##### Records supplied

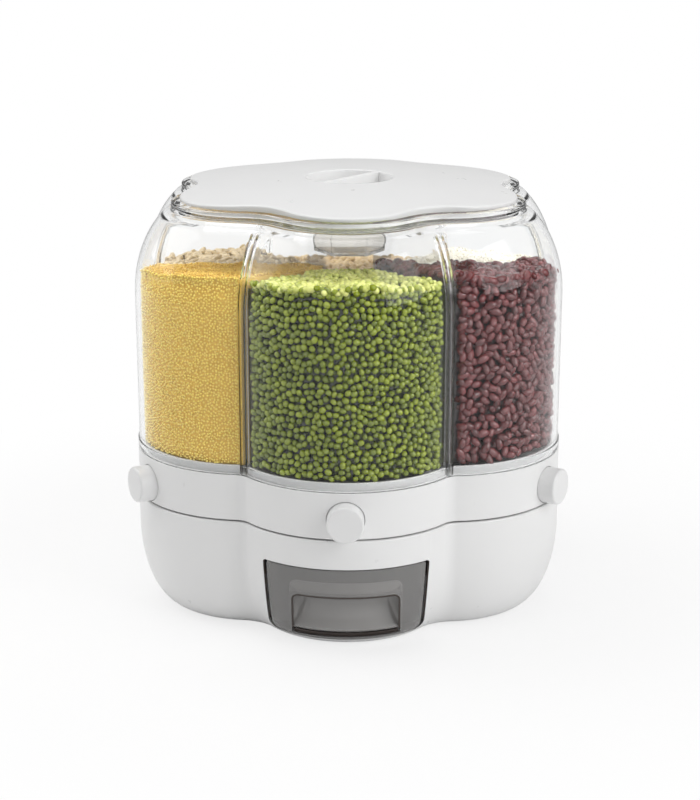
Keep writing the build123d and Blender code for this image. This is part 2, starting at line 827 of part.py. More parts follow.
# Soft ring that seals the mouth, under the lid's plate
with BuildPart() as lid_gasket:
    with BuildSketch(SECTION):
        with Locations((reach - mouth_inset - gasket_gap - gasket_width / 2, rim_top - gasket_depth / 2)):
            Rectangle(gasket_width, gasket_depth)
    sweep(path=outline)
lid_gasket.part.label = "lid_gasket"

# Drying box under the lid's grip, closed by a slotted cover
box_top = lid_top - grip_depth - grip_wall
with BuildPart() as desiccant_box:
    with BuildSketch(Plane.XY.offset(box_bottom + cover_thickness)):
        RegularPolygon(box_flats / 2, 6, major_radius=False)
        RegularPolygon(box_flats / 2 - box_wall, 6, major_radius=False, mode=Mode.SUBTRACT)
    extrude(amount=box_top - box_bottom - cover_thickness)
desiccant_box.part.label = "desiccant_box"

with BuildPart() as desiccant_cover:
    with BuildSketch(Plane.XY.offset(box_bottom)):
        RegularPolygon(box_flats / 2, 6, major_radius=False)
        with GridLocations(0, vent_pitch, 1, vent_count):
            Rectangle(box_flats / 2, vent_width, mode=Mode.SUBTRACT)
    extrude(amount=cover_thickness)
desiccant_cover.part.label = "desiccant_cover"

# Every sub-part goes to a file of its own, and the six sets of a compartment are turned copies
os.makedirs("parts", exist_ok=True)
pieces = [
    base_shell, base_bottom, feet, spindle, spindle_cap, chute, guide_left, guide_right,
    drawer_front, drawer_tray, rollers, roller_cage, turntable, button_ring, hopper_floor,
    barrel, divider_core, lid_plate, lid_gasket, desiccant_box, desiccant_cover,
]
sets = (("button", button), ("gate", gate), ("spring", spring), ("funnel", hopper_funnel))
for piece in pieces:
    export_step(piece.part, "parts/" + piece.part.label + ".step")
for number in range(lobe_count):
    for name, piece in sets:
        turned = piece.part.rotate(Axis.Z, number * step_angle)
        turned.label = name + "_" + str(number + 1)
        export_step(turned, "parts/" + turned.label + ".step")
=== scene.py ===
from math import asin, atan2, cos, hypot, pi, radians, sin, sqrt, tan

import bmesh
import bpy
from mathutils import Matrix, Vector, noise


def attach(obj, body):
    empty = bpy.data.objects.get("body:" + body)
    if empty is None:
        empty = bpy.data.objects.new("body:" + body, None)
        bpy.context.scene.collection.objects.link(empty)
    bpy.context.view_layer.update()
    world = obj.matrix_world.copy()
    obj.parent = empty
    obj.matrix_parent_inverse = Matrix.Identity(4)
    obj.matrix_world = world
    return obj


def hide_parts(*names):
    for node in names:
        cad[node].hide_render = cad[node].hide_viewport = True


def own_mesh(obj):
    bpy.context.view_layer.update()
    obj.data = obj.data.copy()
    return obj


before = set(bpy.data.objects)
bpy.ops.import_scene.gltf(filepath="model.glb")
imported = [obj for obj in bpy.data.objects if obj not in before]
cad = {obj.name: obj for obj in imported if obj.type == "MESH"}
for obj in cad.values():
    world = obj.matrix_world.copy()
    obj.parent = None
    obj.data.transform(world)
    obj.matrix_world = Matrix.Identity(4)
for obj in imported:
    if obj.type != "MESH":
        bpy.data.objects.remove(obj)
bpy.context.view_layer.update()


# Studio
# A white floor under soft light: the main panel in front on the right, one low behind on the left, one
# overhead and a weak glow all round. The camera looks down at 17.6 degrees from 1.45 m away.

class Wire:
    """A socket of a node tree. Arithmetic on it adds Math nodes."""

    def __init__(self, tree, socket):
        self.tree = tree
        self.socket = socket

    def maths(self, operation, first, second):
        return add_node(self.tree, "ShaderNodeMath", {0: first, 1: second}, operation=operation)

    def __add__(self, other):
        return self.maths("ADD", self, other)

    def __sub__(self, other):
        return self.maths("SUBTRACT", self, other)

    def __rsub__(self, other):
        return self.maths("SUBTRACT", other, self)

    def __mul__(self, other):
        return self.maths("MULTIPLY", self, other)

    def __pow__(self, other):
        return self.maths("POWER", self, other)

    def over(self, other):
        return self.maths("MAXIMUM", self, other)

    __radd__ = __add__
    __rmul__ = __mul__


def add_node(tree, kind, values=None, out=0, **settings):
    """A node of this kind. Its settings are made first, then the values or links of its sockets."""
    made = tree.nodes.new(kind)
    for key, value in settings.items():
        if key == "stops":
            ramp = made.color_ramp
            while len(ramp.elements) > 1:
                ramp.elements.remove(ramp.elements[-1])
            for count, (place, colour) in enumerate(value):
                stop = ramp.elements.new(place) if count else ramp.elements[0]
                stop.position = place
                stop.color = (*colour, 1.0)
        else:
            setattr(made, key, value)
    for key, value in (values or {}).items():
        if isinstance(value, Wire):
            tree.links.new(value.socket, made.inputs[key])
        else:
            made.inputs[key].default_value = value
    return Wire(tree, made.outputs[out]) if len(made.outputs) else None


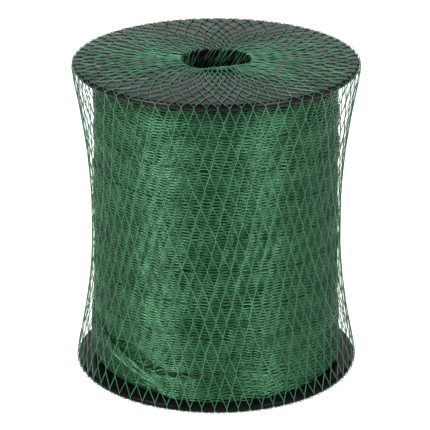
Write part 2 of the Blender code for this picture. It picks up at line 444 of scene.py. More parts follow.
def lathe(name, profile, shades, settings, material):
    # a closed profile of (radius, height), turned about Z in equal steps, with a shade for each of its points
    segments = settings["segments"]
    angles = turn * np.arange(segments) / segments
    points = around(profile[:, 0], angles[:, None], profile[:, 1])
    shades = np.broadcast_to(shades, (segments, len(profile)))
    piece = putMesh(name, points.reshape(-1, 3), closedGrid(segments, len(profile)), material, shades)
    piece.data.set_sharp_from_angle(angle=math.radians(settings["sharp"]))
    return piece


def makeFlange(name, profile, finish, settings, material, node):
    # a turned disc that reflects as given on the face, and less on the rim and the bore, which is painted
    # shade
    face, rim, reach = finish
    radius = profile[:, 0]
    dull = (radius > flangeRadius - reach) | (radius < settings["boreRadius"] + settings["boreDullReach"])
    piece = lathe(name, profile, np.where(dull, rim, face), settings, material)
    finishPiece(piece, "spool_plastic", node)


def makeSpool(settings):
    # two flanges of one profile, the upper one turned over, and a plain tube between them
    plastic = spoolPlastic("spool_black", spoolFinish)
    profile = flangeProfile(lowerBox, settings)
    lower = profile + (0.0, lowerBox[0].z)
    upper = (profile * (1, -1) + (0.0, upperBox[1].z))[::-1]
    makeFlange("lower_flange", lower, settings["lowerReflection"], settings, plastic, "flange_bottom")
    makeFlange("upper_flange", upper, settings["upperReflection"], settings, plastic, "flange_top")
    inner, outer, low, high = settings["tubeInner"], coreBox[1].x, coreBox[0].z, coreBox[1].z
    wall = np.array([(inner, low), (outer, low), (outer, high), (inner, high)])
    tube = lathe("spool_tube", wall, np.full(len(wall), settings["tubeReflection"]), settings, plastic)
    finishPiece(tube, "spool_plastic", "core")


makeSpool(spoolSettings)


# wound netting

rollSettings = {
    # height and radius of the winding under its laps
    "radii": ((8.0, 88.4), (26.0, 88.2), (61.0, 87.5), (96.0, 86.8), (151.0, 86.4), (208.0, 85.8)),
    "meanRadius": 88.0 * mm,
    "shoulderLow": 3.0 * mm,
    "shoulderHigh": 4.0 * mm,
    # the lowest turns have slipped out at the front
    "footBulge": 3.4 * mm,
    "footAngle": 85.0,
    "footFrom": 10.0 * mm,
    "footTo": 26.0 * mm,
    "lapPitch": 24.0 * mm,
    "lapRelief": 0.42 * mm,
    # two waves that are multiplied: waves round, radians per metre up, and phase
    "uneven": 0.3 * mm,
    "unevenWaves": ((3, 70.0, 0.0), (2, -45.0, 1.0)),
    # angle in degrees and height of the upper edge of the last turn
    "lastLap": ((-180.0, 53.0), (-120.0, 49.0), (-62.0, 38.5), (-47.0, 30.5), (-38.0, 25.0),
                (-30.0, 21.5), (-17.0, 22.0), (-3.0, 23.5), (5.0, 28.0), (15.0, 30.0), (60.0, 32.0),
                (120.0, 43.0), (180.0, 53.0)),
    "lapThickness": 1.0 * mm,
    "lapBevel": 2.0 * mm,        # half the height over which that thickness grows
    "foldHeight": 1.6 * mm,
    "foldWidth": 4.4 * mm,
    "foldAngles": (-66.0, -20.0),
    "foldEnds": 12.0,
    # angle and height where the lowest strands lie
    "lowerEdge": ((-180.0, 10.0), (-100.0, 11.0), (-76.0, 12.0), (-60.0, 14.5), (-43.0, 10.6),
                  (-31.0, 10.8), (-21.0, 7.2), (-8.0, 5.9), (10.0, 5.9), (30.0, 6.6), (60.0, 7.6),
                  (130.0, 9.0), (180.0, 10.0)),
}


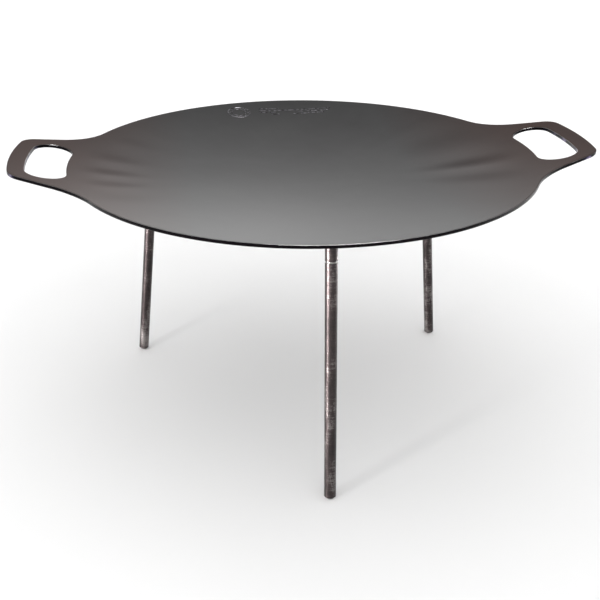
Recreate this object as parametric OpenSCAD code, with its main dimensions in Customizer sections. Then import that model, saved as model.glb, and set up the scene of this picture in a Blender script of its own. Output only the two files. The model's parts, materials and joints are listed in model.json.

##########

The task: In the listing above, find the line with "# Every sub-part" and the line with "obj.matrix_world = world". Output those two lines and every line between them, exactly as written.

Written response:
# Every sub-part goes to a file of its own, and the six sets of a compartment are turned copies
os.makedirs("parts", exist_ok=True)
pieces = [
    base_shell, base_bottom, feet, spindle, spindle_cap, chute, guide_left, guide_right,
    drawer_front, drawer_tray, rollers, roller_cage, turntable, button_ring, hopper_floor,
    barrel, divider_core, lid_plate, lid_gasket, desiccant_box, desiccant_cover,
]
sets = (("button", button), ("gate", gate), ("spring", spring), ("funnel", hopper_funnel))
for piece in pieces:
    export_step(piece.part, "parts/" + piece.part.label + ".step")
for number in range(lobe_count):
    for name, piece in sets:
        turned = piece.part.rotate(Axis.Z, number * step_angle)
        turned.label = name + "_" + str(number + 1)
        export_step(turned, "parts/" + turned.label + ".step")
=== scene.py ===
from math import asin, atan2, cos, hypot, pi, radians, sin, sqrt, tan

import bmesh
import bpy
from mathutils import Matrix, Vector, noise


def attach(obj, body):
    empty = bpy.data.objects.get("body:" + body)
    if empty is None:
        empty = bpy.data.objects.new("body:" + body, None)
        bpy.context.scene.collection.objects.link(empty)
    bpy.context.view_layer.update()
    world = obj.matrix_world.copy()
    obj.parent = empty
    obj.matrix_parent_inverse = Matrix.Identity(4)
    obj.matrix_world = world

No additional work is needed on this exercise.